Although I have received praises and even got publishers to publish my work on Medium, I just felt like I don't deserve it, it was just luck. I felt this for a very long time and in May 20 2020, I found Hashnode. And I didn't expect that I would learn so much by blogging on this platform.
A Year at Hashnode: How to Overcome Imposter's Syndrome
1. Never Compare Yourself to Anyone
It is easy to be intimidated when you first arrived at an unfamiliar platform. You think everyone is an amazing writer and too perfect that there's no point for you to write your own articles. That was what I thought when I first arrived at Hashnode.
But after just a few months publishing on Hashnode, I realized a few things:
- Every blog is different and unique, it is simply impossible to compare
- We cannot know everything. Even the most experienced programmer can say "I don't know" and it's okay.
- Like how every blog is different, every programmer is also different. We are people after all. We have different backgrounds, perspectives, experiences, habits, cultures and values ingrained within us.
Hence, whether it's programming or blogging, there's no reason to compare yourself with others.
These realizations shed some light into the misconceptions I had about my own knowledge and what I think others know. The reality is that everyone has their own strengths and unique insights. At the end of the day, you should only compare with yourself and your own progress, not with others.
2. Build Confidence, And Competence Will Follow
Learning anything is difficult if you don't believe you can do it. A negative mindset will more likely result in poor motivation and slow learning growth.
Many readers have asked me how they can start writing if they are no good at it. I usually tell them this:
I don't start writing because I'm good at it. I start so that I can be better at it.
Have a positive growth mindset and build confidence as you progress.

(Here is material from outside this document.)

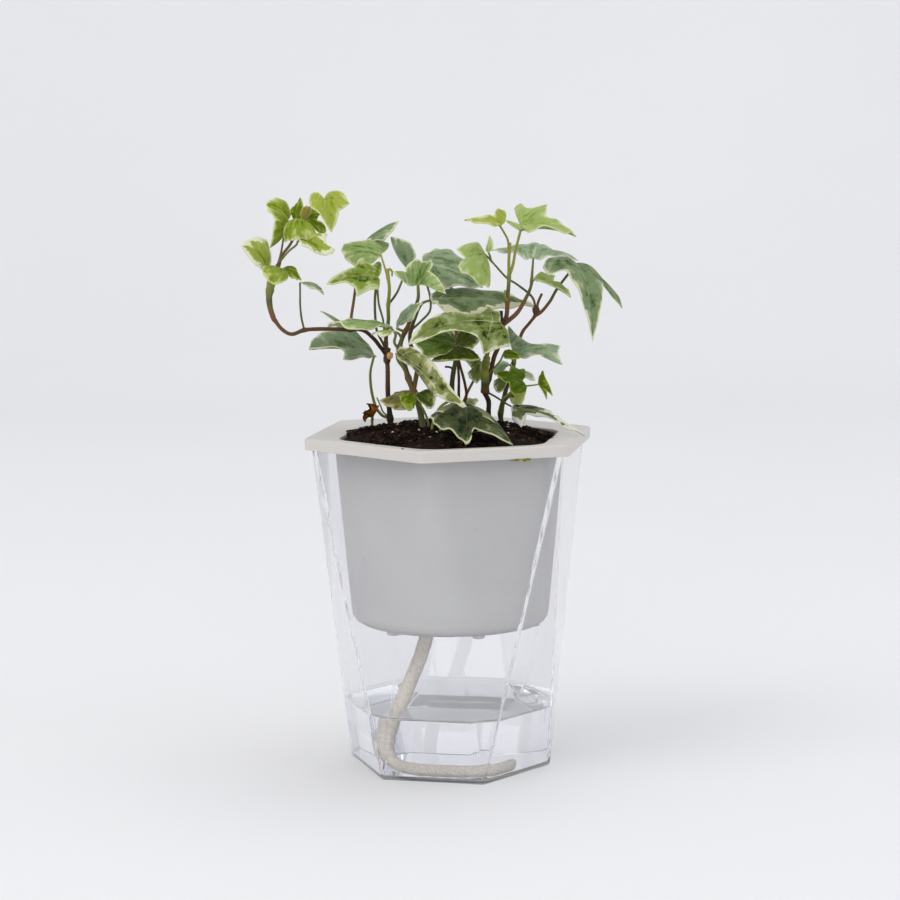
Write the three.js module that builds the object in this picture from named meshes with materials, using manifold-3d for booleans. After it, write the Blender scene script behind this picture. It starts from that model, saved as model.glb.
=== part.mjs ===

No one starts out as a brilliant writer or a genius developer. Everyone starts from level zero, and it is up to you to be confident in yourself, stay motivated and level up as you go.
Confidence vs. Competence
The problem is, as you build up your confidence and competence, you may start experiencing another form of imposter's syndrome.
As seen from the image above, we can get imposter's syndrome when our perceived abilities is lower than our actual abilities. We feel like there's so many things that we don't know and reached a slump in our confidence level.
A good way I found in combating this is to remind yourself of the accomplishments you've achieved so far. At the time of publishing this article, I have written 121 articles in a year. Seeing my past articles on Hashnode reminds me of how much I have improved since then and that helped me regain some confidence in myself whenever I experience the syndrome.
So it's important to record your progress because whenever you lost some confidence in yourself, it is a good way to look back and celebrate your accomplishments so far.
3. Consistency matters, a lot
There's a famous saying: "If you don't use it, you lose it." And from my experience, this saying is true, in everything.
In blogging, you have to keep writing and honing those skills to be better. It's difficult to improve if you don't practice it consistently.
It's the same for programming. Some acquaintances of mine were once software engineer interns at big companies like Microsoft and after 6 months of not coding, they have gotten significantly rusty.
Blogging at Hashnode taught me resilience and the power of consistency, which helped me overcome my imposter's syndrome when I first started writing. Even if I feel like I'm bad at writing, I'll just have to keep writing as frequently as I can and improve.
4. Engage with the community
Before I started blogging at Hashnode, I would never dream that I could:
- Start using social media
- Interact with many wonderful and diverse people online
- Be an active member of a community
These are things I never usually do. As an introvert, the thought of meeting new strangers and making friends online feels so strange and out of place for me. But this is what Hashnode has taught me: to engage with the community.
Not only did this helped me become a better writer and person overall, it also gave me a wonderful and supportive community to lean on.
A common cause of Imposter's Syndrome is feeling that you do not belong in a group. You feel like an outsider, a fake, an imposter.
Surrounding myself with people who inspire me and gave me a lots of positive energy helped me get rid of the anxiety and doubts I have. Through blogging, I have received all kinds of feedback, both positive and constructive. These feedbacks always remind me that there is a community I belong to who care enough to provide such helpful and kind comments to help me grow.
Ultimately, my imposter's syndrome shrinks to non-existence as I felt like I am a part of this huge warm-hearted family in Hashnode.
5. Progress Over Perfection
This may be the life-changing lesson for me after blogging at Hashnode. I've been a perfectionist my whole life.
This gave me so much pressure on myself and I often find that I will criticize myself on the smallest mistakes or issues I found in my writing or code.
But the culture at Hashnode celebrates progress. Look at the numerous writing challenges they have or the fact that the platform itself is constantly upgrading and celebrating every new feature they shipped. Or the small wins they mention in your feed to celebrate your progress with you.
Slowly, I learned to celebrate my own progress too, big or small, and let go of the harsh critic and perfectionistic side of myself.
I admit, there are still occasional situations when my perfectionism will emerge and I can't help but to criticize at my own work. It's a long-time habit, so it will disappear slowly with conscious effort and reminders.
After 365 Days...
Hashnode is not just a blogging platform, it is a community. And interacting with people in the community has taught me some life-changing lessons to overcome imposter's syndrome.
After 365 days of blogging, I have met some amazing devs and writers such as Catalin Pit, Tapas Adhikary, Chris Bongers, Favourite Jome, Sunrit Jana, Anita Ihuman, Edidiong Asikpo, Ruth Ikegah, Megha Pathak, Mr.Unity Buddy and of course, the Hashnode team!
Just like these incredible people, I will continue to blog to my heart's content and be a better contributor, more active member in this community! Thank you so much for reading this special article and thank you to the Hashnode team for always working hard and putting their writers first. All the best, stay safe and cheers!